Baca berita dengan sedikit iklan, klik di sini

Internasional

Agresi dan Gertak Sambal Trump

Amerika Serikat untuk pertama kalinya melancarkan serangan militer terhadap rezim Suriah. Strategi Gedung Putih guna menangkis tudingan kedekatan dengan Rusia.

17 April 2017 | 00.00 WIB

Agresi dan Gertak Sambal Trump
Perbesar

Baca berita dengan sedikit iklan, klik di sini

slot-iklan-300x100

Inilah ultimatum yang melempem. Ketika Rex Tillerson mendesak Kremlin untuk memilih antara Washington, DC, dan rezim Bashar al-Assad dalam konflik Suriah, Menteri Luar Negeri Amerika itu segera memperoleh jawaban. "Kita semua paham, (mereka yang) datang dengan ultimatum akan berakhir sia-sia," kata juru bicara Kementerian Luar Negeri Rusia, Maria Zakharova.

Tillerson melontarkan ultimatum itu menjelang kedatangannya di Moskow, Rusia, Selasa malam pekan lalu.

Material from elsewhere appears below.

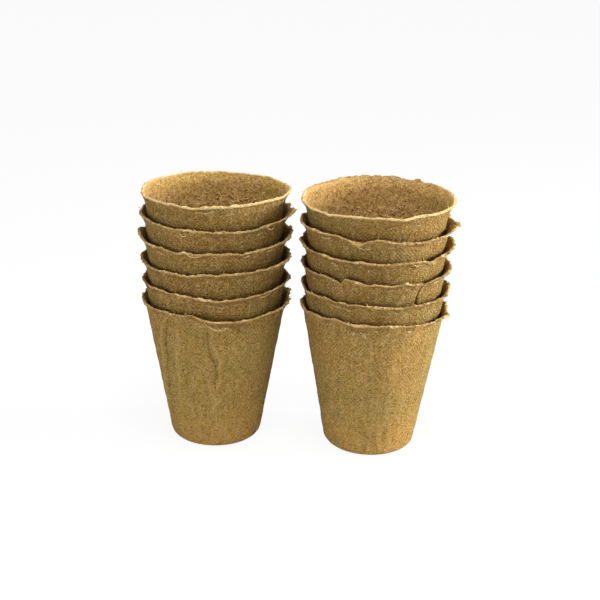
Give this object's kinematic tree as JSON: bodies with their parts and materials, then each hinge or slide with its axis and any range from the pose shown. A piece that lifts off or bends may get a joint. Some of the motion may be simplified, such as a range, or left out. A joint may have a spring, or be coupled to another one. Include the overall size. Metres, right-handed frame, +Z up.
{
  "type": "nested peat pots",
  "caption": "Round moulded-pulp seedling pots with torn, turned-out lips, nested in free-standing stacks; each pot lifts off the one below.",
  "frame": {"origin": "on the surface that the stacks stand on, at the middle of the box round both stacks", "axes": "+Z up along the pots' axes; +X from the left stack to the right one; -Y towards the viewer of the picture, with the right stack a little nearer"},
  "size_m": [0.1697, 0.09, 0.141],
  "materials": {
    "moulded_pulp": "matte"
  },
  "bodies": {
    "left_pot_1": {"left_pot_1": "moulded_pulp"},
    "left_pot_2": {"left_pot_2": "moulded_pulp"},
    "left_pot_3": {"left_pot_3": "moulded_pulp"},
    "left_pot_4": {"left_pot_4": "moulded_pulp"},
    "left_pot_5": {"left_pot_5": "moulded_pulp"},
    "left_pot_6": {"left_pot_6": "moulded_pulp"},
    "right_pot_1": {"right_pot_1": "moulded_pulp"},
    "right_pot_2": {"right_pot_2": "moulded_pulp"},
    "right_pot_3": {"right_pot_3": "moulded_pulp"},
    "right_pot_4": {"right_pot_4": "moulded_pulp"},
    "right_pot_5": {"right_pot_5": "moulded_pulp"},
    "right_pot_6": {"right_pot_6": "moulded_pulp"}
  },
  "joints": [
    {"name": "left_pot_2_lift", "type": "slide", "parent": "left_pot_1", "child": "left_pot_2", "axis": [0, 0, 1], "range_m": [0, 0.071]},
    {"name": "left_pot_3_lift", "type": "slide", "parent": "left_pot_2", "child": "left_pot_3", "axis": [0, 0, 1], "range_m": [0, 0.071]},
    {"name": "left_pot_4_lift", "type": "slide", "parent": "left_pot_3", "child": "left_pot_4", "axis": [0, 0, 1], "range_m": [0, 0.072]},
    {"name": "left_pot_5_lift", "type": "slide", "parent": "left_pot_4", "child": "left_pot_5", "axis": [0, 0, 1], "range_m": [0, 0.072]},
    {"name": "left_pot_6_lift", "type": "slide", "parent": "left_pot_5", "child": "left_pot_6", "axis": [0, 0, 1], "range_m": [0, 0.071]},
    {"name": "right_pot_2_lift", "type": "slide", "parent": "right_pot_1", "child": "right_pot_2", "axis": [0, 0, 1], "range_m": [0, 0.071]},
    {"name": "right_pot_3_lift", "type": "slide", "parent": "right_pot_2", "child": "right_pot_3", "axis": [0, 0, 1], "range_m": [0, 0.071]},
    {"name": "right_pot_4_lift", "type": "slide", "parent": "right_pot_3", "child": "right_pot_4", "axis": [0, 0, 1], "range_m": [0, 0.072]},
    {"name": "right_pot_5_lift", "type": "slide", "parent": "right_pot_4", "child": "right_pot_5", "axis": [0, 0, 1], "range_m": [0, 0.073]},
    {"name": "right_pot_6_lift", "type": "slide", "parent": "right_pot_5", "child": "right_pot_6", "axis": [0, 0, 1], "range_m": [0, 0.071]},
    {"name": "right_pot_1_lift", "type": "slide", "parent": "left_pot_1", "child": "right_pot_1", "axis": [0, 0, 1], "range_m": [0, 0.15]}
  ]
}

Sejak sehari sebelumnya, pria 65 tahun itu menghadiri pertemuan menteri luar negeri negara-negara G7 di Lucca, Italia utara. Di Moskow, Tillerson bertemu dengan timpalannya, Menteri Luar Negeri Sergey Lavrov. Mereka membahas situasi mutakhir setelah serangan Amerika terhadap sebuah pangkalan militer Suriah, lima hari sebelum itu.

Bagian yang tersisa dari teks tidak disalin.